[What is required]: Copy out the entries below in full and exactly.

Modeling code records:
----

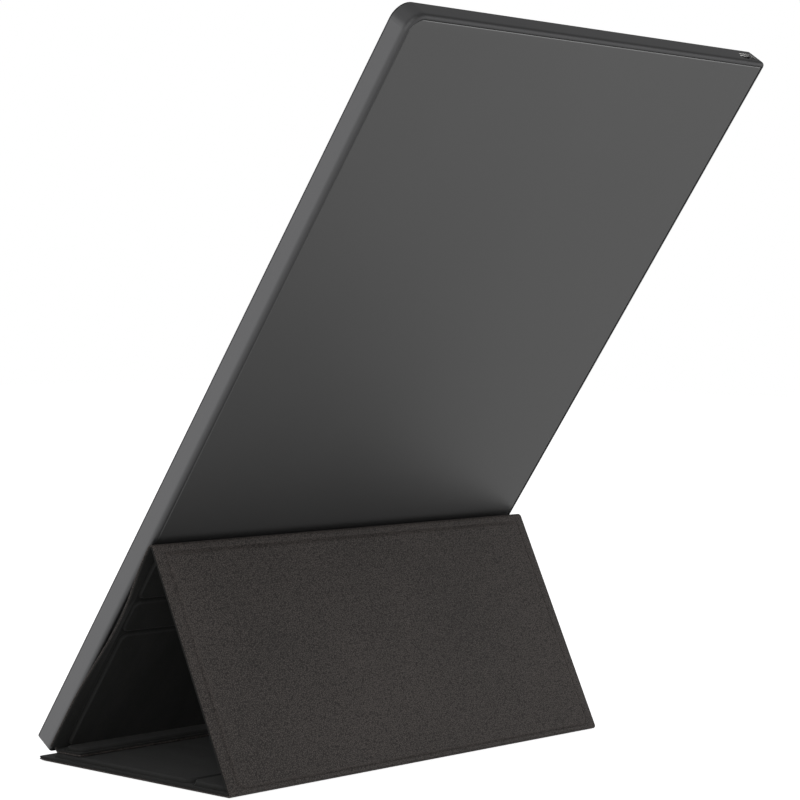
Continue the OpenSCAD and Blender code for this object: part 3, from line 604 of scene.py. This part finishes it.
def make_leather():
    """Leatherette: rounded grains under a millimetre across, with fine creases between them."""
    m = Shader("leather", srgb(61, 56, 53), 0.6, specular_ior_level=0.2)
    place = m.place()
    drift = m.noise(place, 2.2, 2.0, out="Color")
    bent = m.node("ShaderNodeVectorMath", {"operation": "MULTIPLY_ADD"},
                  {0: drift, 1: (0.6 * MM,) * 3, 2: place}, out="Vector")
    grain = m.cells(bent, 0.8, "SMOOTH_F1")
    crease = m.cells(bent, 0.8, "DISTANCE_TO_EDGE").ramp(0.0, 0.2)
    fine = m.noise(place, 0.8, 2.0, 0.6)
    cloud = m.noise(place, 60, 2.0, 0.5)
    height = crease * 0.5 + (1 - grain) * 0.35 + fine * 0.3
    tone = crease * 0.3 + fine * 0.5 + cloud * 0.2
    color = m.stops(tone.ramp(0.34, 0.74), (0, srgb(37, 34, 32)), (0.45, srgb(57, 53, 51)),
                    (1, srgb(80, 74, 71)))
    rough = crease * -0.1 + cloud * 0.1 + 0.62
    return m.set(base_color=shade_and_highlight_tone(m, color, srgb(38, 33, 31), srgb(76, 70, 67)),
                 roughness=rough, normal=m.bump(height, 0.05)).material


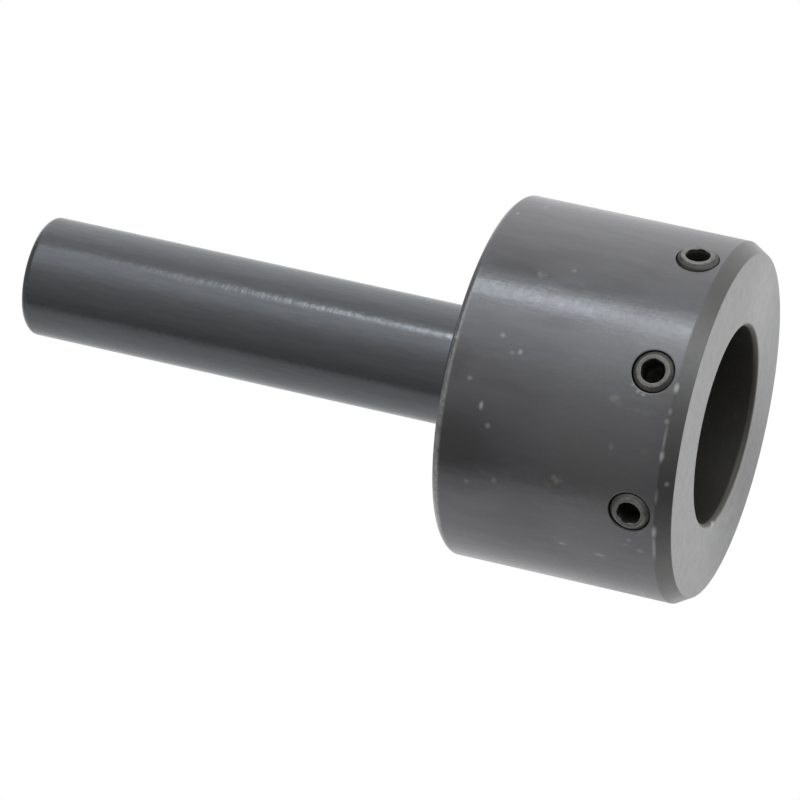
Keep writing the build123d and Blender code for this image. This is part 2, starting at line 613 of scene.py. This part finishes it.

----

[The response]:
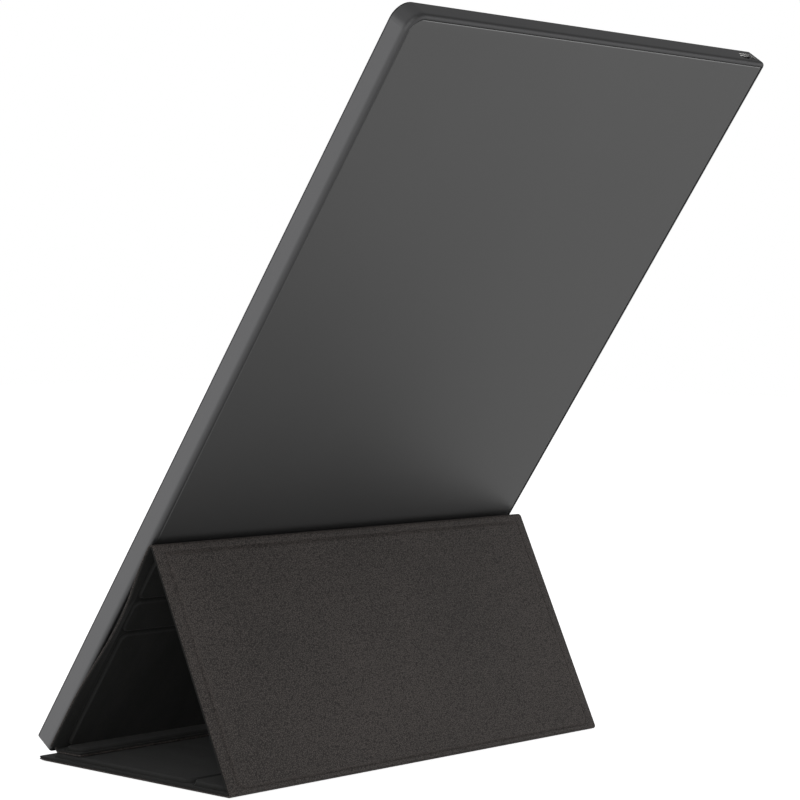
Continue the OpenSCAD and Blender code for this object: part 3, from line 604 of scene.py. This part finishes it.
def make_leather():
    """Leatherette: rounded grains under a millimetre across, with fine creases between them."""
    m = Shader("leather", srgb(61, 56, 53), 0.6, specular_ior_level=0.2)
    place = m.place()
    drift = m.noise(place, 2.2, 2.0, out="Color")
    bent = m.node("ShaderNodeVectorMath", {"operation": "MULTIPLY_ADD"},
                  {0: drift, 1: (0.6 * MM,) * 3, 2: place}, out="Vector")
    grain = m.cells(bent, 0.8, "SMOOTH_F1")
    crease = m.cells(bent, 0.8, "DISTANCE_TO_EDGE").ramp(0.0, 0.2)
    fine = m.noise(place, 0.8, 2.0, 0.6)
    cloud = m.noise(place, 60, 2.0, 0.5)
    height = crease * 0.5 + (1 - grain) * 0.35 + fine * 0.3
    tone = crease * 0.3 + fine * 0.5 + cloud * 0.2
    color = m.stops(tone.ramp(0.34, 0.74), (0, srgb(37, 34, 32)), (0.45, srgb(57, 53, 51)),
                    (1, srgb(80, 74, 71)))
    rough = crease * -0.1 + cloud * 0.1 + 0.62
    return m.set(base_color=shade_and_highlight_tone(m, color, srgb(38, 33, 31), srgb(76, 70, 67)),
                 roughness=rough, normal=m.bump(height, 0.05)).material


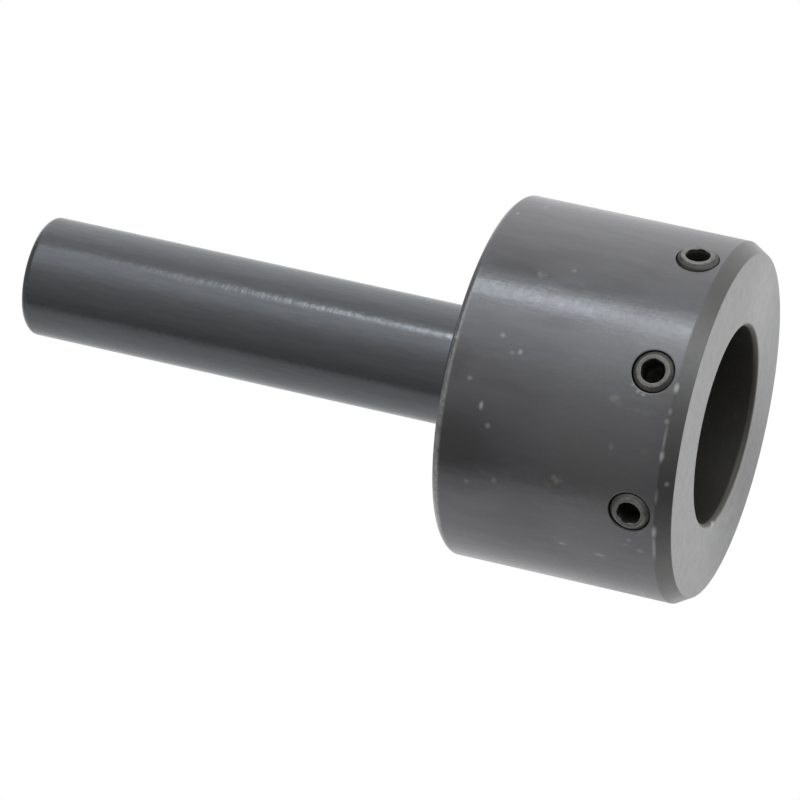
Keep writing the build123d and Blender code for this image. This is part 2, starting at line 613 of scene.py. This part finishes it.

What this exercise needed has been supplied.